Schisms of the Russian Church

The Russian church was a major part of everyday culture to much of the population in Russia. Over the early 1920’s the major changes that occurred to the church caused it to lose its grip on the churches hold of power in Russian society. After the actions of Patriarch Tikhon who had condemned the Bolsheviks the relations between the church and the Soviet government became more rocky. After the Bolsheviks were condemned by the church, Lenin and his fellow conspirators came up with a three pronged approach to undermining the churches’ authority. One of these attacks was to take all of the gold and foreign currency away from the people. This action applied to the churches as well and the large amounts of gold that the church controlled. The reasoning behind this was to pay for the lack of food that was plaguing the nation at this time.
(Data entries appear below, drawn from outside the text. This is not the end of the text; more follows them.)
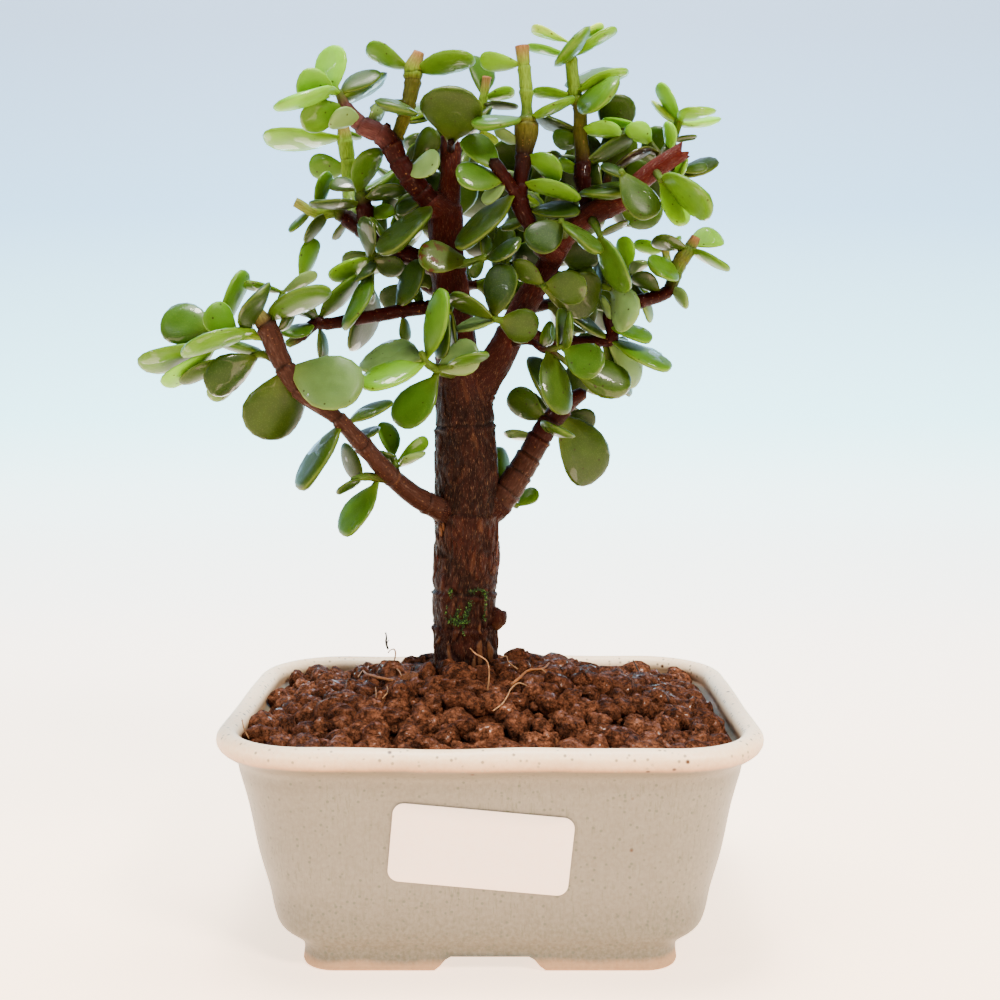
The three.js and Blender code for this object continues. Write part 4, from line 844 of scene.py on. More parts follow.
# Moss leaves: thin and matt with a damp sheen, deep green with a few bright tips, mottled over
# about 1 mm.
tint = add(tree, "Attribute", attribute_name="tint").outputs["Color"]
mottle = add(tree, "TexNoise", {"Vector": place, "Scale": 900.0, "Detail": 2.0})
shade = add(tree, "MapRange", {0: mottle, 1: 0.3, 2: 0.7, 3: 0.5, 4: 1.4})
mossy = add(tree, "VectorMath", {0: tint, 1: shade}, operation="MULTIPLY")
feed(shader, {"Base Color": mossy, "Roughness": 0.5, "Specular IOR Level": 0.25})
put(
    "moss_tufts", tufts, copies(caps(1, 4, 0, 5, start=1), count, 6), cushion_moss,
    "jade_foliage", tint=np.repeat(moss_tone, 6, 0),
)


# ------------------------------------------------------------------ rootlets
# Dry rootlets and bits of twig lie on the heap: thin tan fibres of 0.3 to 1 mm, some lifted at
# one end, and one dark sprig that stands up at the back.

# Tone (tan, pale or dark), thickness at both ends in mm, 1 where it stands up from its last mark
# and 0 where it lies, and its marks.
ROOTLET_TONES = {"t": "#85501f", "p": "#9a6f47", "k": "#15120c"}
ROOTLETS = [
    ("t", 0.35, 1.0, 0, [(356, 665), (362.5, 670), (369.5, 675), (381, 678), (393, 680.5)]),
    ("p", 0.2, 0.35, 0, [(362, 671), (360, 674), (358, 677)]),
    ("p", 0.35, 0.5, 1, [(388, 653), (390.5, 650), (394, 649), (395.5, 652.5), (394.5, 660), (394, 667)]),
    ("p", 0.5, 0.3, 0, [(394, 667), (397.5, 669.5), (400, 672.5), (401.5, 676)]),
    ("k", 0.5, 0.7, 1, [(385.5, 632.5), (386.5, 637), (386, 642), (388, 649)]),
    ("k", 0.3, 0.4, 1, [(389, 640), (387.5, 642), (387, 645)]),
    ("p", 0.3, 0.4, 0, [(387, 686), (387.5, 692.5), (382.5, 698.5)]),
    ("p", 0.3, 0.3, 0, [(375.5, 687.5), (376, 692), (376, 697.5)]),
    ("p", 0.3, 0.5, 1, [(470, 648), (476, 654), (482.5, 657.5), (487.5, 662), (489, 670),
                        (489, 679), (487.5, 690)]),
    ("p", 0.45, 0.4, 0, [(493, 711), (501, 705), (507.5, 696), (511, 689), (520, 683), (527.5, 686)]),
    ("t", 0.9, 0.5, 0, [(511, 685), (520, 677.5), (530, 670), (541, 669), (549, 663)]),
    ("p", 0.5, 0.3, 0, [(541, 669), (543.5, 670.5), (545.5, 672.5)]),
    ("p", 0.3, 0.35, 0, [(500, 657.5), (505, 656), (509, 662.5), (517.5, 669)]),
    ("p", 0.35, 0.3, 1, [(242, 720), (244, 728.5), (249, 738.5)]),
    ("k", 0.4, 0.6, 0, [(633, 660), (637, 668), (640, 676)]),
]


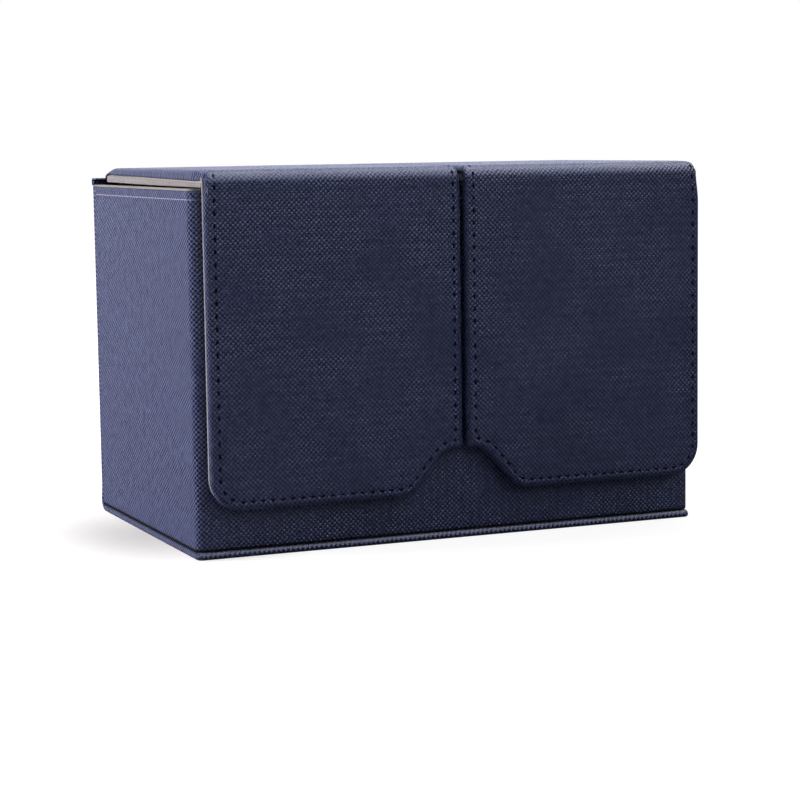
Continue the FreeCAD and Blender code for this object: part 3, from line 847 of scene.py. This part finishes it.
class CARDBOX_OT_body_cover(bpy.types.Operator):
    """Make the skin round the left, front and right walls, with the drawer's mouth in it"""
    bl_idname = "card_box.make_body_cover"
    bl_label = "Body Skin"
    RIM_ROUND = 0.45 * MM

    def execute(self, context):
        path = body_path()
        mouth_low = path.length - (BODY_HIGH.y - RAIL_FRONT_HIGH.y)
        mouth_high = path.length - (BODY_HIGH.y - RAIL_REAR_LOW.y)
        corners = [
            (BODY_LOW.z, 0, 0),
            (BODY_HIGH.z, 0, 0),
            (BODY_HIGH.z, path.length, 0),
            (BODY_LOW.z, path.length, 0),
        ]
        bm = flat_face(corners)
        cut_across(bm, (mouth_low, mouth_high))
        cut_across(bm, (RAIL_FRONT_LOW.z, RAIL_FRONT_HIGH.z), axis=0)
        middle = Vector(((RAIL_FRONT_LOW.z + RAIL_FRONT_HIGH.z) / 2, (mouth_low + mouth_high) / 2, 0))
        mouth = min(bm.faces, key=lambda face: (face.calc_center_median() - middle).length)
        bmesh.ops.delete(bm, geom=[mouth], context="FACES")
        thicken(bm, WALL_HIGH.x - BODY_LOW.x, 0)
        rim = [edge for edge in rim_edges(bm, 0) if not self.at_end(edge, path)]
        bevel_edges(bm, rim, self.RIM_ROUND, RIM_SEGMENTS)
        lay_sheet_map(bm)
        cut_across(bm, path.cuts())
        self.stretch_side_grain(bm, path)
        fold_over(bm, path, "Z")
        piece = make_piece("body_skin", bm, creased_skin_material())
        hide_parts("body_cover")
        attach(piece, "case")
        return {"FINISHED"}

    def at_end(self, edge, path):
        """Whether an edge lies along one of the skin's ends, which meet the back panel."""
        return any(all(abs(vert.co.y - end) < SAME_PLACE for vert in edge.verts)
                   for end in (0, path.length))

    def stretch_side_grain(self, bm, path):
        """Lay the grain on the side walls coarser along them."""
        layer = bm.loops.layers.uv[SHEET_MAP]
        stretch = bpy.context.scene.card_box_skin.side_stretch
        front_start, front_end = path.bends[0][0], path.bends[1][1]
        for face in bm.faces:
            for loop in face.loops:
                along = loop[layer].uv.y
                beyond = min(along - front_start, 0) + max(along - front_end, 0)
                loop[layer].uv.y = along - beyond + beyond / stretch


class CARDBOX_OT_wall_seam(bpy.types.Operator):
    """Sew the pale seam along the top of the walls"""
    bl_idname = "card_box.make_wall_seam"
    bl_label = "Wall Seam"
    END_GAP = 1.5 * MM

    def execute(self, context):
        thread = context.scene.card_box_stitching
        path = body_path()
        level = BODY_HIGH.z - thread.seam_drop
        ends = [Vector((level, self.END_GAP, 0)), Vector((level, path.length - self.END_GAP, 0))]
        bm = bmesh.new()
        for place, way in spaced_along(ends, thread.seam_pitch):
            add_stitch(bm, place, way, thread.seam_length, thread.seam_thickness, thread.seam_thickness)
        fold_over(bm, path, "Z")
        material = make_thread_material("pale_thread", thread.seam_colour)
        piece = make_piece("wall_seam", bm, material)
        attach(piece, "case")
        return {"FINISHED"}


# ---- Lids and flaps -------------------------------------------------------------------


# Share of the room beside the notch that its upper corner's rounding may take.
MOST_NOTCH_ROUND = 0.98
# Share of its thickness that a lid loses at its back edge.
LID_BACK_LOSS = 0.88
# How many times less the right lid sinks beside the slit than the left one.
RIGHT_FIRMNESS = 3
# Width of the strip beside a lid's outer edge that its skirt takes up.
SKIRT_WIDTH = 3 * MM


def lid_path():
    """The way from a lid's back edge over its top, round the fold and down the flap."""
    path = FoldPath((LID_HIGH.y, LID_HIGH.z), 180)
    path.straight(LID_HIGH.y - LID_LOW.y)
    path.bend(FOLD_RADIUS, 90)
    path.straight(FLAP_HIGH.z - FLAP_LOW.z)
    return path


def lid_edges(side):
    """Where one lid's outer edge and its edge by the slit are in X, and which way is inward."""
    low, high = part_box(side + "_lid_cover")
    return (low.x, high.x, 1) if side == "left" else (high.x, low.x, -1)


def lid_corners(side, shape, path, margin=0.0, sideways=0.0):
    """The flat outline of one lid and flap, moved in by a margin and to the right."""
    outer, slit, toward_slit = lid_edges(side)
    outer += toward_slit * margin
    slit -= toward_slit * margin
    bottom = path.length - margin
    notch = path.length - shape.notch_height - margin
    slope = math.tan(shape.notch_slope)
    shift = margin / math.sin(shape.notch_slope)
    foot = SLIT_CENTRE - toward_slit * (shape.notch_half_width + shift - margin / slope)
    head = foot + toward_slit * shape.notch_height / slope
    most_round = MOST_NOTCH_ROUND * abs(slit - head) / math.tan(shape.notch_slope / 2)
    corners = [
        (outer, 0, 0),
        (outer, bottom, shape.flap_corner - margin),
        (foot, bottom, shape.notch_foot_round - margin),
        (head, notch, min(shape.notch_top_round + margin, most_round)),
        (slit, notch, 0),
        (slit, 0, 0),
    ]
    return [(x + sideways, y, radius) for x, y, radius in corners]


def drop_lid_back(bm, round_length):
    """Let the back edge of a folded lid fall to the pad, steeper and steeper."""
    start = LID_HIGH.y - round_length
    for vert in bm.verts:
        if vert.co.y > start:
            part = (vert.co.y - start) / round_length
            vert.co.z = LID_LOW.z + (vert.co.z - LID_LOW.z) * (1 - LID_BACK_LOSS * part ** 2)


def soften_fold(bm, side, shape, path):
    """Let a flat lid's edges sink in and pull together where the fold will be, as unboarded skin does."""
    outer, slit, toward_slit = lid_edges(side)
    inner_softness = shape.fold_soft_inside / (1 if side == "left" else RIGHT_FIRMNESS)
    bend_start, bend_end = path.bends[0]
    middle = (bend_start + bend_end) / 2
    reach = (bend_end - bend_start) / 2 + shape.fold_soft_reach
    for vert in bm.verts:
        along = (vert.co.y - middle) / reach
        if abs(along) >= 1:
            continue
        bump = (1 - along ** 2) ** 2
        depth_left = 1 - vert.co.z / LID_THICKNESS
        for edge, inward, softness, pull in ((outer, toward_slit, 1.0, shape.fold_soft_pull),
                                             (slit, -toward_slit, inner_softness, 0)):
            near = 1 - abs(vert.co.x - edge) / shape.fold_soft_width
            if near > 0:
                sink = 1 - math.sqrt(1 - min(near, 1.0) ** 2)
                vert.co.z += shape.fold_soft_drop * softness * bump * sink * depth_left
                vert.co.x += inward * pull * bump * near


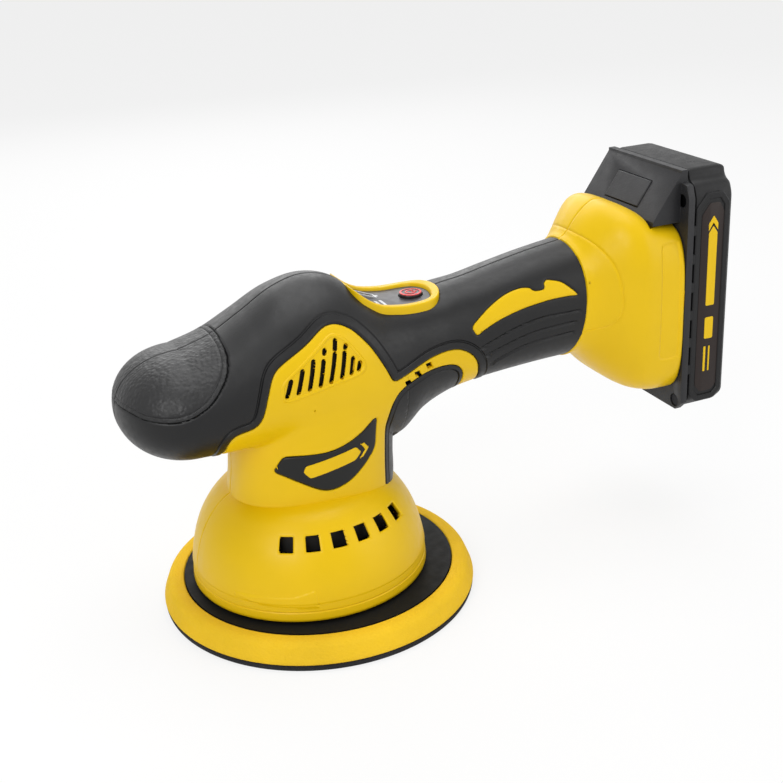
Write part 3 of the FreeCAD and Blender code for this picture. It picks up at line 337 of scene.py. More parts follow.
def off_outline(outline, u, v):
    """Distance of each place (u, v) from a closed outline, negative inside it: the nearest point
    on every side, and the sign from how many sides a ray crosses."""
    start, end = outline, np.roll(outline, -1, 0)
    side = end - start
    distance, crossed = np.full(len(u), 1e9), np.zeros(len(u), int)
    for part in np.array_split(np.arange(len(start)), max(1, len(u) * len(start) // 4000000 + 1)):
        s, e, d = start[part], end[part], side[part]
        du, dv = u[:, None] - s[:, 0], v[:, None] - s[:, 1]
        t = np.clip((du * d[:, 0] + dv * d[:, 1]) / (d**2).sum(1), 0, 1)
        distance = np.minimum(distance, np.hypot(du - t * d[:, 0], dv - t * d[:, 1]).min(1))
        rise = (s[:, 1] > v[:, None]) != (e[:, 1] > v[:, None])
        slant = s[:, 0] + (v[:, None] - s[:, 1]) * d[:, 0] / np.where(d[:, 1] == 0, 1e-9, d[:, 1])
        crossed += (rise & (u[:, None] < slant)).sum(1)
    return np.where(crossed % 2 == 1, -distance, distance)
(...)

After carrying out a number of operations to undermine and split the clergy of the Russian church. This campaign by the Bolsheviks helped to drive religion farther out from the political world and thus opening the door for the Bolsheviks to take more control of Russian politics. The Russian governments stand against the church drove the populations of Russia to split into pro and anti-church units in which sides were harshly divided. This tactic to drive the people of Russia to different sides was used by many fronts during the Russian revolution in order to make the public easier to manipulate.

6 thoughts on “Schisms of the Russian Church”

  1. It’s interesting how big of a role religion played and plays in daily Russian life. Lenin was smart to go after the church in order to consolidate his power. If he divided the church, which people looked up to and found comfort in, he could direct them towards the state is their new caretaker. Also, did Lenin persecute the church outright, or was he content taking their money and gold? Thanks for sharing!

  2. There are a lot of great posts about the relationship between the Bolsheviks and the Church this week! A few you might want to check out are Lester’s post on the war against religion and later religion in the war (https://blogs.lt.vt.edu/mitche1/2016/02/15/an-unholy-war/), Courtney’s post on church gold (https://penzosite.wordpress.com/2016/02/15/i-aint-saying-hes-a-gold-digger-i-am/), and Mike’s post about the tensions between Church and State (https://mikegjormand.wordpress.com/2016/02/15/bolshevik-party-the-antichrist/)

  3. I also wrote about the split between the Church and State, and I found your post to do a very good job at explaining the motives and outcomes of the event.

  4. This post is a good start to the topic, but it leaves me wanting more. Why didn’t the Bolsheviks like religion? What did they seek to gain with a weakened Church?

  5. Nice post Mitch. I also talked about the role of the church in my post. I think Lenin target the Church because he knew of their power and influence, and believed that they could successful bring about a counterrevolution. The power of the Church has been significant factor in many societies throughout history, not just in terms of religion but politics as well.